YOUR GOAL ->
Print each line of the listing once more, precisely as given.

SUPPLIED INFORMATION ->
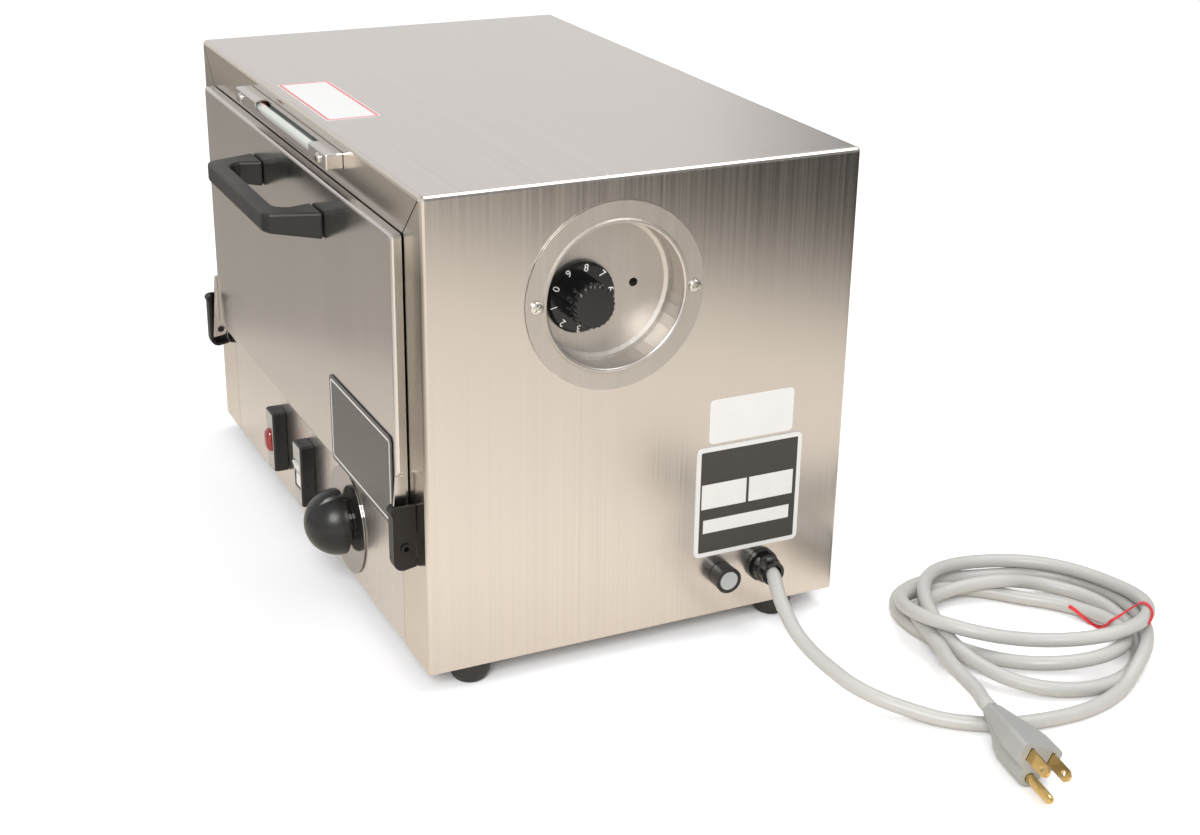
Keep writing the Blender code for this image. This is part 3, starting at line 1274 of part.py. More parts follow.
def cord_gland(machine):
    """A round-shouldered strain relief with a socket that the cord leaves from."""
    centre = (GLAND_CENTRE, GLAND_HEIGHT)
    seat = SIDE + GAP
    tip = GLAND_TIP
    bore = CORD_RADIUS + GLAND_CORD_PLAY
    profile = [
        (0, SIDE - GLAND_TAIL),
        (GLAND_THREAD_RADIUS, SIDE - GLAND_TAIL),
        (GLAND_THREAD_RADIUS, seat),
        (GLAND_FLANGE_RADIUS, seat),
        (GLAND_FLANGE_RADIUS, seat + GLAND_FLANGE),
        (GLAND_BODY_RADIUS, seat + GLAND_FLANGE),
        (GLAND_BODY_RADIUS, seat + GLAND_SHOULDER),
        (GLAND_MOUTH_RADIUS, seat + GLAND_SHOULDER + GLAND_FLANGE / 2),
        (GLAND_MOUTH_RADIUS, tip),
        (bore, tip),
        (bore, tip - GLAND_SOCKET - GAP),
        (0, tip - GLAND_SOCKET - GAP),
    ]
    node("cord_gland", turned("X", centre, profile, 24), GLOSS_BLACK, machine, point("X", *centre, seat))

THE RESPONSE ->
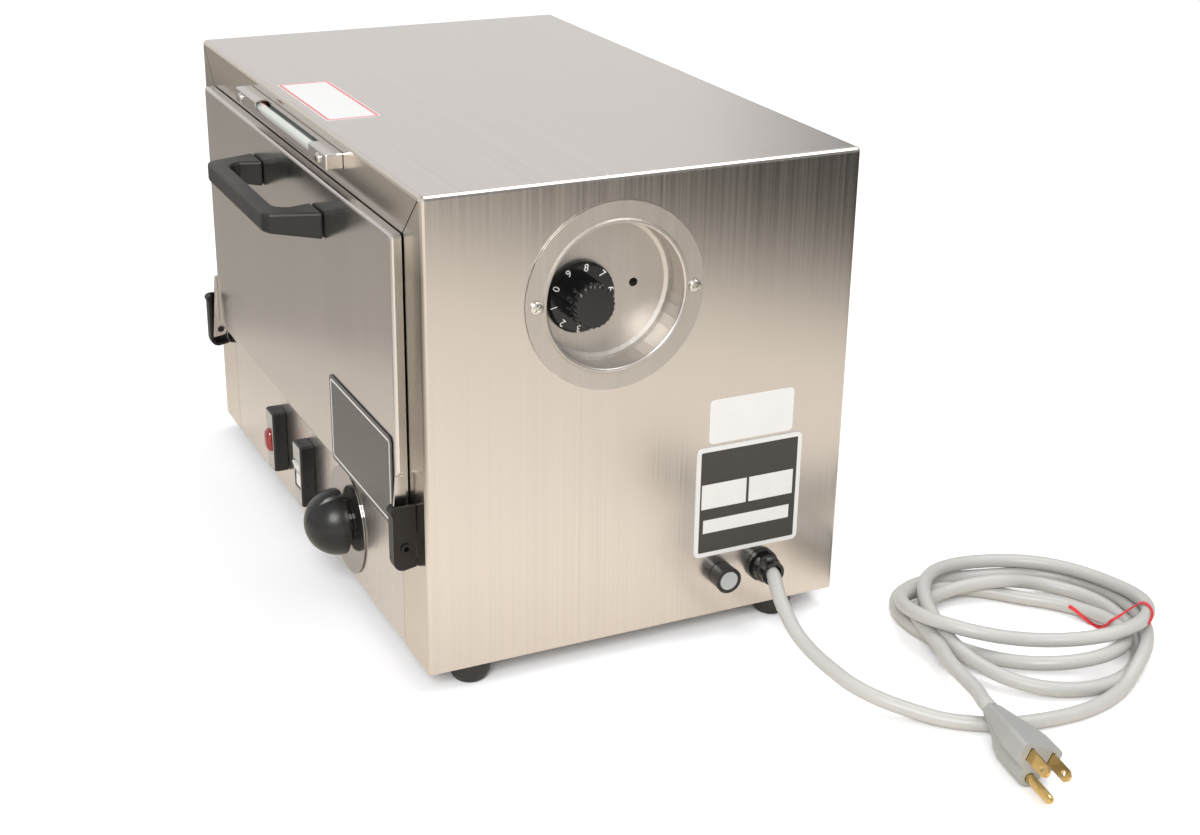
Keep writing the Blender code for this image. This is part 3, starting at line 1274 of part.py. More parts follow.
def cord_gland(machine):
    """A round-shouldered strain relief with a socket that the cord leaves from."""
    centre = (GLAND_CENTRE, GLAND_HEIGHT)
    seat = SIDE + GAP
    tip = GLAND_TIP
    bore = CORD_RADIUS + GLAND_CORD_PLAY
    profile = [
        (0, SIDE - GLAND_TAIL),
        (GLAND_THREAD_RADIUS, SIDE - GLAND_TAIL),
        (GLAND_THREAD_RADIUS, seat),
        (GLAND_FLANGE_RADIUS, seat),
        (GLAND_FLANGE_RADIUS, seat + GLAND_FLANGE),
        (GLAND_BODY_RADIUS, seat + GLAND_FLANGE),
        (GLAND_BODY_RADIUS, seat + GLAND_SHOULDER),
        (GLAND_MOUTH_RADIUS, seat + GLAND_SHOULDER + GLAND_FLANGE / 2),
        (GLAND_MOUTH_RADIUS, tip),
        (bore, tip),
        (bore, tip - GLAND_SOCKET - GAP),
        (0, tip - GLAND_SOCKET - GAP),
    ]
    node("cord_gland", turned("X", centre, profile, 24), GLOSS_BLACK, machine, point("X", *centre, seat))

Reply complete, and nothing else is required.